O ponto de partida é a referência
que Cabral fez ao ex-agente fazendário Ary Ferreira da Costa Filho, o Aryzinho,
apontado como um de seus operadores. O nome dele foi citado no depoimento de
ontem, quando o ex-governador disse que parte da propina paga pelo Grupo
Petrópolis ficava com Carlos Miranda, e parte com Ary. Os investigadores
acreditam que o ex-agente fazendário era o elo entre as empresas interessadas,
o Palácio Guanabara e o Fisco fluminense.

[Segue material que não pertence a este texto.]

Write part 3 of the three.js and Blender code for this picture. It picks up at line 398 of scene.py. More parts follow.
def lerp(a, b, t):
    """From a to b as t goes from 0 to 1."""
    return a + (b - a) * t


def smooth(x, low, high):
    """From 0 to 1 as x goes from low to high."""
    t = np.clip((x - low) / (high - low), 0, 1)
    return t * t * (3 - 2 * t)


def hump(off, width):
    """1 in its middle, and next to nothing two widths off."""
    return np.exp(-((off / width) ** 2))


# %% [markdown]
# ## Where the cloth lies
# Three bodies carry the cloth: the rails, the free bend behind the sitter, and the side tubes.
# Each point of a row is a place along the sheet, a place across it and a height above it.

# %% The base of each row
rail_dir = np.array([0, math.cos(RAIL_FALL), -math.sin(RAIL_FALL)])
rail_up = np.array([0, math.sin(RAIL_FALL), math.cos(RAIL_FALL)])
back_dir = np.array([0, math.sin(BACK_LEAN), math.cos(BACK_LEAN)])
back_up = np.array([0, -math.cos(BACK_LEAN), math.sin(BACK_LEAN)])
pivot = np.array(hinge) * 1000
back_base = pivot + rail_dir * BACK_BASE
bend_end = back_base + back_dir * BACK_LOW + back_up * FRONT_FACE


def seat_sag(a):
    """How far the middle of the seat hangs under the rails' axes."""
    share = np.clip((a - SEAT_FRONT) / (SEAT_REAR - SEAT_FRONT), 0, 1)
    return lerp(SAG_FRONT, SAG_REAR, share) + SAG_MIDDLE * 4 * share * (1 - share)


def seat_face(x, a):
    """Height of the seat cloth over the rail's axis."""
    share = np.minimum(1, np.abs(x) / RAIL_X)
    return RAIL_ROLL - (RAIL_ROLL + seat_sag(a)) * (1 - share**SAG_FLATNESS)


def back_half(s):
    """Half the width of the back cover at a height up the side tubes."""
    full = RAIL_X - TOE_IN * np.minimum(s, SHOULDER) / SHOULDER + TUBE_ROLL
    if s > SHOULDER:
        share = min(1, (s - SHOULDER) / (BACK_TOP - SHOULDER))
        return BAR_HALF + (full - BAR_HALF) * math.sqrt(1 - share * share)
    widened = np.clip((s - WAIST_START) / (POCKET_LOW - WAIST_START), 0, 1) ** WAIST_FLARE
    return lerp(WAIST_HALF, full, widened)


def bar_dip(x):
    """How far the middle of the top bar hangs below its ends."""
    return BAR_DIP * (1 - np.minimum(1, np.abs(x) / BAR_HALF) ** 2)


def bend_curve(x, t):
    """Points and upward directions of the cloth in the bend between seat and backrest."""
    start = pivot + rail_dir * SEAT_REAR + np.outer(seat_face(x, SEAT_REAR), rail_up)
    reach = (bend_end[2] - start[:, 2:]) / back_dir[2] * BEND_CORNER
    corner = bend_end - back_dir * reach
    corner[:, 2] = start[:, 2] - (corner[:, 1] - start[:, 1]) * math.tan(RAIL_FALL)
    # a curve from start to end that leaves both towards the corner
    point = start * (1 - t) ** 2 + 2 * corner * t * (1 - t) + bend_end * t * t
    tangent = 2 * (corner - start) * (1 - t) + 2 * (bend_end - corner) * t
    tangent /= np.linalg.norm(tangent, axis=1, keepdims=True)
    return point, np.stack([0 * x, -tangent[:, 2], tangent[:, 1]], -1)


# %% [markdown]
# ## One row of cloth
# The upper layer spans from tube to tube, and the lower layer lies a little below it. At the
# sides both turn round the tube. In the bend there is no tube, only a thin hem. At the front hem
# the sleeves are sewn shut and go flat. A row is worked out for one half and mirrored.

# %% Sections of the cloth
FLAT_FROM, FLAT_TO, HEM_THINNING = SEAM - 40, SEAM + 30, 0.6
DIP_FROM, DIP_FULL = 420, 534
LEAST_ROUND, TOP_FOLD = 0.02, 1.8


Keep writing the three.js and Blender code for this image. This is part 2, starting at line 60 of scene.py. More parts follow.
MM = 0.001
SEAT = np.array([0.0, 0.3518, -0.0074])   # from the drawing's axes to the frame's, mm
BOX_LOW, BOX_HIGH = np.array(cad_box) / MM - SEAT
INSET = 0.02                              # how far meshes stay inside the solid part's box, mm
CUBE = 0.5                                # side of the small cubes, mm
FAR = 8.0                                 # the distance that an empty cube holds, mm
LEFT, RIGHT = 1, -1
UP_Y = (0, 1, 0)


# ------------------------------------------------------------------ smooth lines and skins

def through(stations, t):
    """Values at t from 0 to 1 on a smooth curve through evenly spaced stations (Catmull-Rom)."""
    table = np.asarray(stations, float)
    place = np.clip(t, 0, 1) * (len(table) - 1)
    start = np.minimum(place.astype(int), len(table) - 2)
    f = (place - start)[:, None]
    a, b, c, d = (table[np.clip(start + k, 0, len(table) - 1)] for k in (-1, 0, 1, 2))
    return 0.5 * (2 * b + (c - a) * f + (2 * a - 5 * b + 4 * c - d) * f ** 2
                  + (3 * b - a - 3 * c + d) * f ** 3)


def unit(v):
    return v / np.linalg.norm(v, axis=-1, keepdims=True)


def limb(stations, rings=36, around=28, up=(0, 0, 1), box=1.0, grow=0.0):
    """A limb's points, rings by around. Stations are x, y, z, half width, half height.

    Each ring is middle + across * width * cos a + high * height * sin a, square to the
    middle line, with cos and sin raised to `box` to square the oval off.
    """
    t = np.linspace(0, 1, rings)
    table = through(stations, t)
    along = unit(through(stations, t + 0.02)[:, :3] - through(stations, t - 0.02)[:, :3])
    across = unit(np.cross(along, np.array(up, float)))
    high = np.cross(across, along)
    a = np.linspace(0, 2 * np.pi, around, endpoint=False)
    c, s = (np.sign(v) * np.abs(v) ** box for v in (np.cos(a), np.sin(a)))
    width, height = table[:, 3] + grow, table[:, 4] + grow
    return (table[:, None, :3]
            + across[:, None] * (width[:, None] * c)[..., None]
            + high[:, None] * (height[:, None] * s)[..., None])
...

Até então, os investigadores sabiam
que Ary operava principalmente para os empresários do Grupo Dirija, a rede de
concessionárias de veículos que firmou contratos fraudulentos com uma empresa
de Carlos Miranda para justificar o repasse de recursos a Cabral. Com o
depoimento de ontem, o ex-governador revela que Aryzinho também operou para a
cervejaria e pode ter atuado na compra de blindagem para outros interessados.
— Em relação à Itaipava, o grupo
Petrópolis, tinha propina. Houve ajuda em campanha eleitoral e, de fato, havia
esse recurso, como o Carlos Miranda falou no depoimento dele — afirmou Cabral.

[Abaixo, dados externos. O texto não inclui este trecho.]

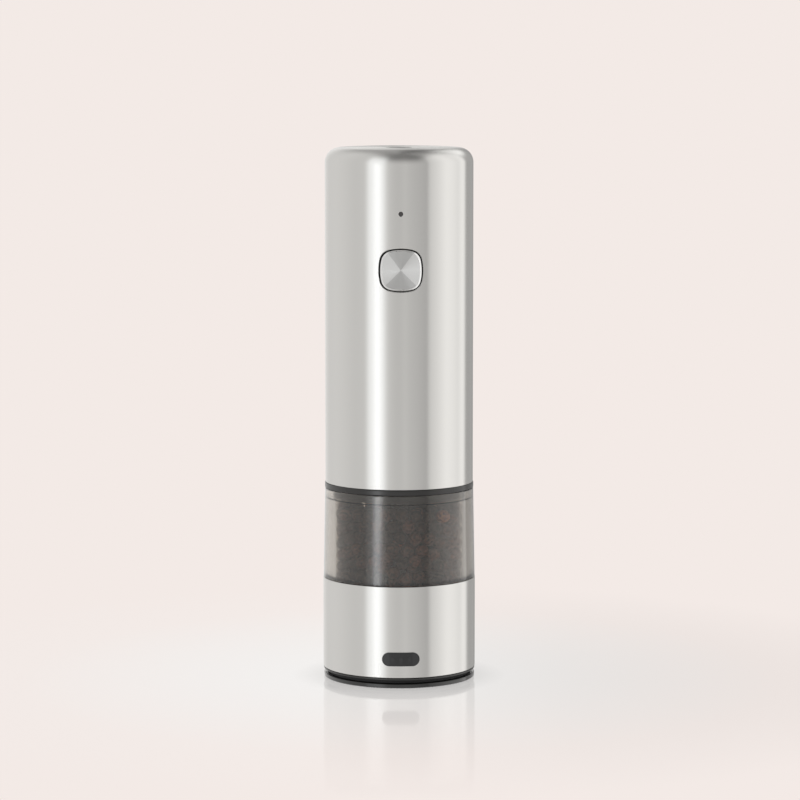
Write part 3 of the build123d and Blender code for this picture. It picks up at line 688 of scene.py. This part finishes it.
def make_sleeve(material):
    """The lower steel sleeve, whose foot stops just short of the base ring."""
    low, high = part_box("lower_sleeve")
    outer = high.x / MM
    bottom, top = low.z / MM, high.z / MM
    inner = outer - 0.6
    foot = bottom + 0.12
    corners = [(inner, top, 0.1), (inner, foot, 0.1), (outer, foot, 0.16), (outer, top, 0.18)]
    mesh, _ = lathe_mesh("sleeve", corners)
    sleeve = add_object("steel_sleeve", mesh, material, "grinder_unit")
    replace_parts(sleeve, "lower_sleeve")


def make_container(material):
    """The smoked clear container, with a narrow foot inside the sleeve and a wide mouth for the stopper."""
    low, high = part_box("container")
    bottom, top = low.z / MM, high.z / MM
    foot, widest, rim = 25.2, high.x / MM, 25.35
    shoulder, mouth, bore, step = 34.85, 22.7, 21.9, 62.0
    corners = [
        (mouth, top, 0.3), (mouth, step, 0.25), (bore, step, 0.35), (bore, bottom, 0.3),
        (foot, bottom, 0.3), (foot, shoulder, 0.1), (widest, shoulder, 0.2), (rim, top, 0.3),
    ]
    mesh, _ = lathe_mesh("container", corners, longest=3.0)
    piece = add_object("pepper_container", mesh, material, "grinder_unit")
    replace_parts(piece, "container")


def make_trim(material, glossy, matt):
    """The collar, the base ring with its matt groove and the glossier cap, all with softly rounded edges."""
    low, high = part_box("shell_collar")
    inside, outside, spigot = 23.95, high.x / MM, 24.35
    lowest, shoulder, ledge, highest = low.z / MM, 67.2, 67.42, 72.0
    corners = [
        (inside, ledge, 0.05), (inside, lowest, 0.1), (outside, lowest, 0.25), (outside, shoulder, 0.25),
        (spigot, shoulder, 0.05), (spigot, highest, 0.05), (24.18, highest, 0.05), (24.18, ledge, 0.02),
    ]
    mesh, _ = lathe_mesh("collar", corners)
    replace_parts(add_object("black_collar", mesh, material, "drive_unit"), "shell_collar")
    low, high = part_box("base_ring")
    bore, groove, seat, widest = 22.45, 24.4, 25.3, 25.9
    bottom, flange_bottom, flange_top, top = low.z / MM, 2.75, 3.45, high.z / MM
    corners = [
        (bore, top, 0.3), (bore, bottom, 0.2), (groove, bottom, 0.1), (groove, flange_bottom, 0.1),
        (widest, flange_bottom, 0.3), (widest, flange_top, 0.25), (seat, flange_top, 0.05), (seat, top, 0.3),
    ]
    mesh, _ = lathe_mesh("ring", corners)
    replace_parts(add_object("black_base_ring", mesh, material, "grinder_unit"), "base_ring")
    mesh.materials.append(matt)
    for polygon in mesh.polygons:
        if math.hypot(polygon.center.x, polygon.center.y) < (groove + 0.2) * MM:
            polygon.material_index = 1
    _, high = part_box("aroma_cap")
    plate, edge, plug_outside, plug_inside, top = 1.45, 25.8, 22.3, 21.0, high.z / MM
    corners = [
        (AXIS, plate, 0.005), (AXIS, 0.0, 0.005), (edge, 0.0, 0.42), (edge, plate, 0.28),
        (plug_outside, plate, 0.1), (plug_outside, top, 0.3), (plug_inside, top, 0.3),
        (plug_inside, plate, 0.3),
    ]
    mesh, _ = lathe_mesh("cap", corners)
    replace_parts(add_object("black_cap", mesh, glossy, "aroma_cap"), "aroma_cap")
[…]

O ex-governador também foi
questionado sobre dinheiro que receberia do grupo Prezunic, na gestão anterior
da empresa.
— Em relação ao Prezunic, não houve
propina. Quando era presidente da Alerj, houve uma tentativa de alguns
deputados de extorsão ao grupo que seu Joaquim (Joaquim Cunha, do grupo
Prezunic) liderava. Eu impedi, ele ficou grato e passou a me ajudar em
campanhas, principalmente a de 2002 e 2006. (Joaquim) foi um contribuinte
importante de caixa dois.
Outro lado
Procurado, o Cencosud, detentor da
Prezunic desde 2012, afirmou que, “quando assumiu a operação desta rede no Rio
de Janeiro, conforme já havia esclarecido anteriormente, confirma que
desconhece qualquer pagamento feito de forma irregular e está à disposição das
autoridades para qualquer esclarecimento adicional que se faça necessário”. O
GLOBO não localizou Joaquim Cunha.
A assessoria de imprensa do Grupo
Petrópolis informou que as empresas do conglomerado não obtiveram qualquer
benefício fiscal ou financeiro durante o governo de Sérgio Cabral.
“A empresa sempre atuou de acordo
com a legislação e suas relações com o Estado do Rio de Janeiro foram pautadas
pelos critérios de geração de empregos para a região, razão pela qual nunca
precisou de qualquer subterfúgio para atuar no Estado”, informou em nota.